• _Problem to solve_: Both the line containing "The build123d and" and the line containing "return levels" are to be reproduced exactly, along with every line between them, and nothing more.

• _Data for the task_:

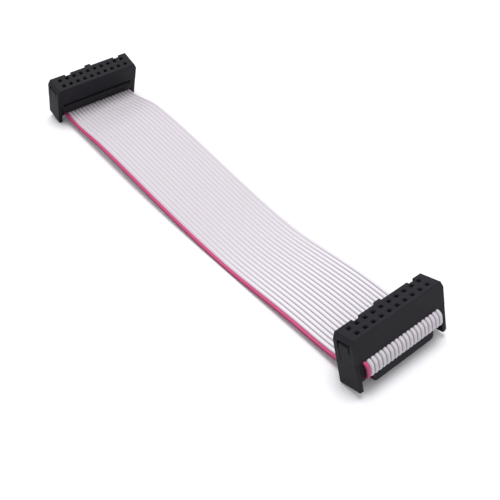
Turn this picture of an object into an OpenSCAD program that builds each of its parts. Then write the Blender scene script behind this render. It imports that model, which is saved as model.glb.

* * *

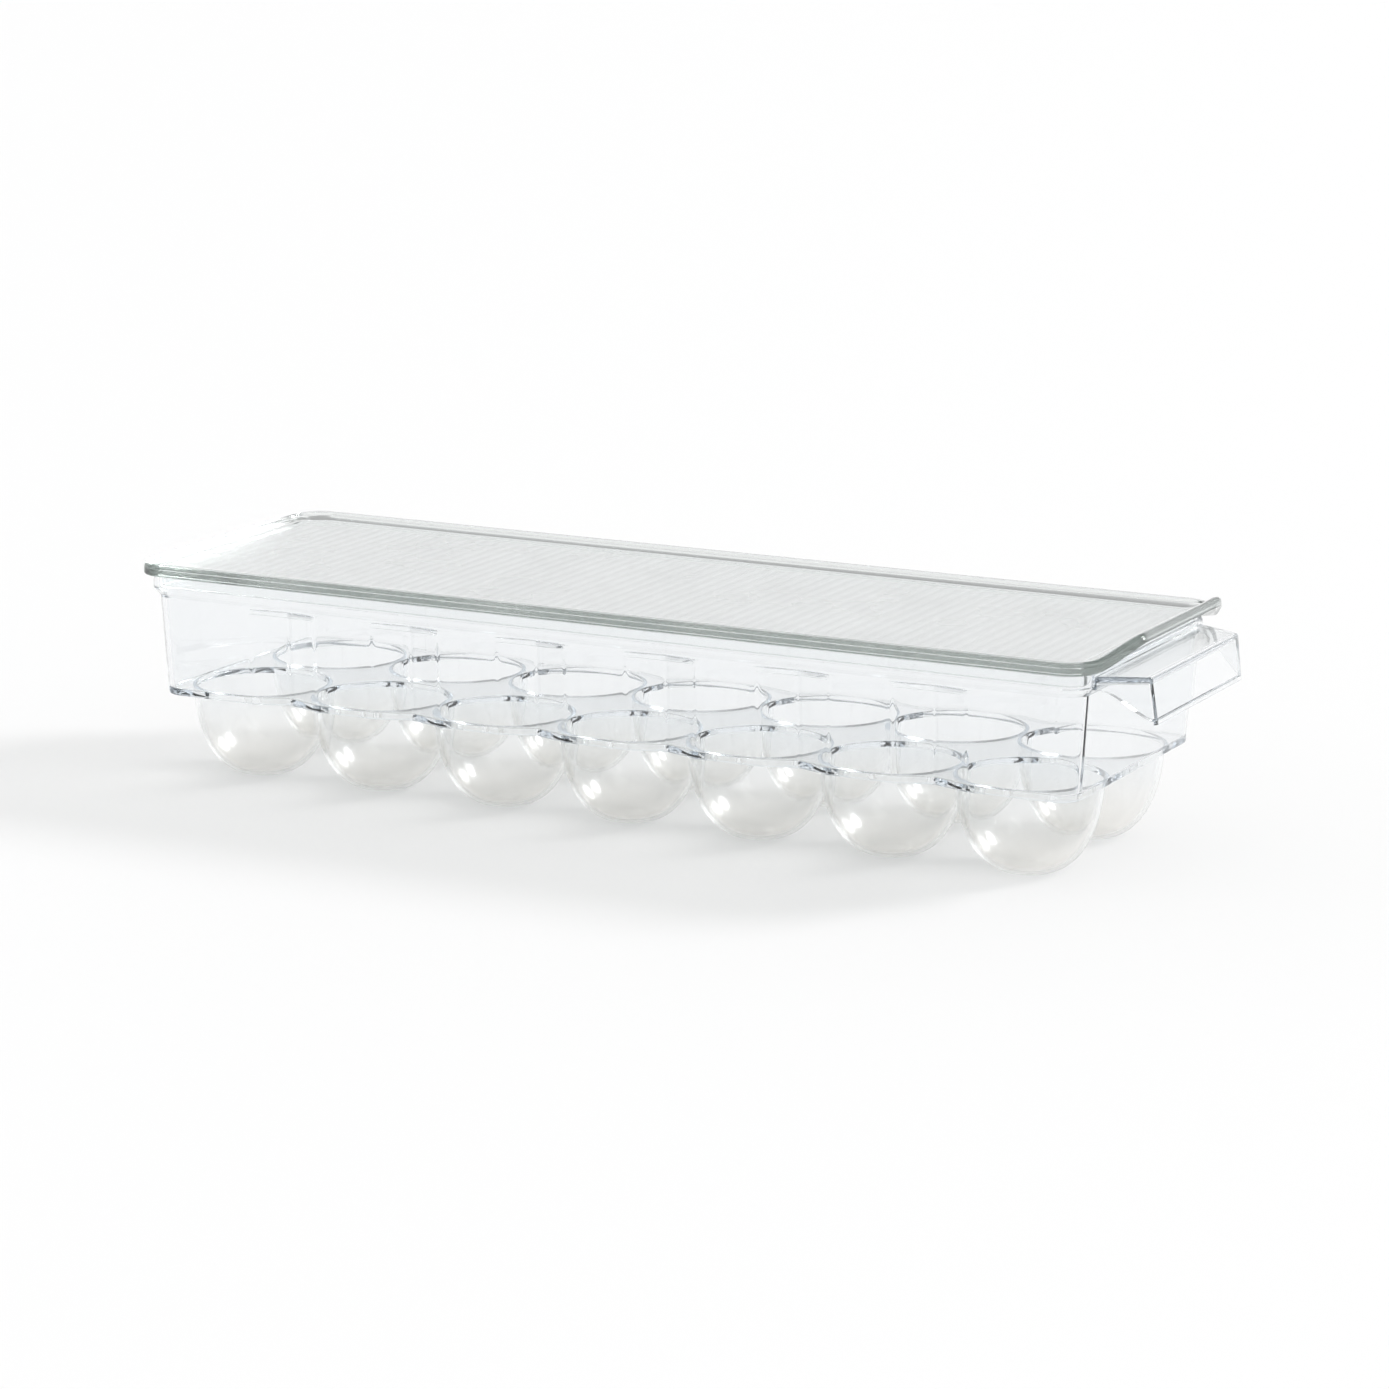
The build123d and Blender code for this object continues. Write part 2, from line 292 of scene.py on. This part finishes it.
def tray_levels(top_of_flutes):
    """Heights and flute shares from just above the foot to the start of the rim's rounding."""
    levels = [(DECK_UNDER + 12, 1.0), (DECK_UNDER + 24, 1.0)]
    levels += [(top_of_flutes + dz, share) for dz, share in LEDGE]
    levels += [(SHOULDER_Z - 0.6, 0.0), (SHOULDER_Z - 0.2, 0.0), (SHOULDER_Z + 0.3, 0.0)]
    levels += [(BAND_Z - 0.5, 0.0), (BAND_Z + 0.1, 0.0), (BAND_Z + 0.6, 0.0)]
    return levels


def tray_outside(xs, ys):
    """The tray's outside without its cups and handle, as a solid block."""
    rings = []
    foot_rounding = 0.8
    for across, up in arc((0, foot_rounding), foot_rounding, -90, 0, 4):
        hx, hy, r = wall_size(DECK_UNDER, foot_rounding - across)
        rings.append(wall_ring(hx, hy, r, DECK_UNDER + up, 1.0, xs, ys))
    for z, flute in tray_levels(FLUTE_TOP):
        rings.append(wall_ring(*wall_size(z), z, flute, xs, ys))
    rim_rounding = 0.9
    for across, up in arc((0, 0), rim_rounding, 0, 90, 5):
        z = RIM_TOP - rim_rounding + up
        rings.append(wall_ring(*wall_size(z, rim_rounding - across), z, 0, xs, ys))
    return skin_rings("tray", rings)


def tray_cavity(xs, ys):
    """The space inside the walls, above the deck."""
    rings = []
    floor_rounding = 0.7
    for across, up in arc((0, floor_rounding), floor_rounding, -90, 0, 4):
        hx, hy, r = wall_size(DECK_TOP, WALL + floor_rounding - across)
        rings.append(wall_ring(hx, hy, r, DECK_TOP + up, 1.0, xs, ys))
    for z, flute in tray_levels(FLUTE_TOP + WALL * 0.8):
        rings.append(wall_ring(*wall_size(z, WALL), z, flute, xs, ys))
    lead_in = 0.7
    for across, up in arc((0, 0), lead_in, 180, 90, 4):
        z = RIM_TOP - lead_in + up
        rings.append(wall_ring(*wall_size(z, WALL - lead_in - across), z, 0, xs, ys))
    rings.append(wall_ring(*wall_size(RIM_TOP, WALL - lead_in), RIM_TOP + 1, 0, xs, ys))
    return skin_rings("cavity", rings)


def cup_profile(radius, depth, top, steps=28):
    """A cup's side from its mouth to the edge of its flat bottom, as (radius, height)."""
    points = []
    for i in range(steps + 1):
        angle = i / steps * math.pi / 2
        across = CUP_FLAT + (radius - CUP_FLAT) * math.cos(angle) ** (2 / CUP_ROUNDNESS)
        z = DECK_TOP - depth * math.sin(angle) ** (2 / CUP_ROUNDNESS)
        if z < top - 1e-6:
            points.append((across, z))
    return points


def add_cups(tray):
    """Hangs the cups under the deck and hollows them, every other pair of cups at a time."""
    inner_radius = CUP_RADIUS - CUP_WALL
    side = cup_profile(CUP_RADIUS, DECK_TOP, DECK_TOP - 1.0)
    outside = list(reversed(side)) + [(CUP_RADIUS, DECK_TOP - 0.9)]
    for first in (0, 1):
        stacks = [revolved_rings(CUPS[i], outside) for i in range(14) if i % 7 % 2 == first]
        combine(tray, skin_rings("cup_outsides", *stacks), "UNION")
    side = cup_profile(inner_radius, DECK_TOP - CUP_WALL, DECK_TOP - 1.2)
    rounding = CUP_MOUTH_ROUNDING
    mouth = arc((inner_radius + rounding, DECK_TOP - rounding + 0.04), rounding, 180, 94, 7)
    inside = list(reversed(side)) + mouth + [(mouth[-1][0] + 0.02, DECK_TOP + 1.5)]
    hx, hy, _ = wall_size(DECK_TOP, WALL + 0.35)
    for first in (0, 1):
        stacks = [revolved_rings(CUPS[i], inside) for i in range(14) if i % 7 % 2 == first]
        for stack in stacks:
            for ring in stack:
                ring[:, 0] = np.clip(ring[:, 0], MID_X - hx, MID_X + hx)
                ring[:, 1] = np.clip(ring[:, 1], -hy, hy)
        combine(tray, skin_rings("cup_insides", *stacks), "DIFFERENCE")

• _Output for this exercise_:
The build123d and Blender code for this object continues. Write part 2, from line 292 of scene.py on. This part finishes it.
def tray_levels(top_of_flutes):
    """Heights and flute shares from just above the foot to the start of the rim's rounding."""
    levels = [(DECK_UNDER + 12, 1.0), (DECK_UNDER + 24, 1.0)]
    levels += [(top_of_flutes + dz, share) for dz, share in LEDGE]
    levels += [(SHOULDER_Z - 0.6, 0.0), (SHOULDER_Z - 0.2, 0.0), (SHOULDER_Z + 0.3, 0.0)]
    levels += [(BAND_Z - 0.5, 0.0), (BAND_Z + 0.1, 0.0), (BAND_Z + 0.6, 0.0)]
    return levels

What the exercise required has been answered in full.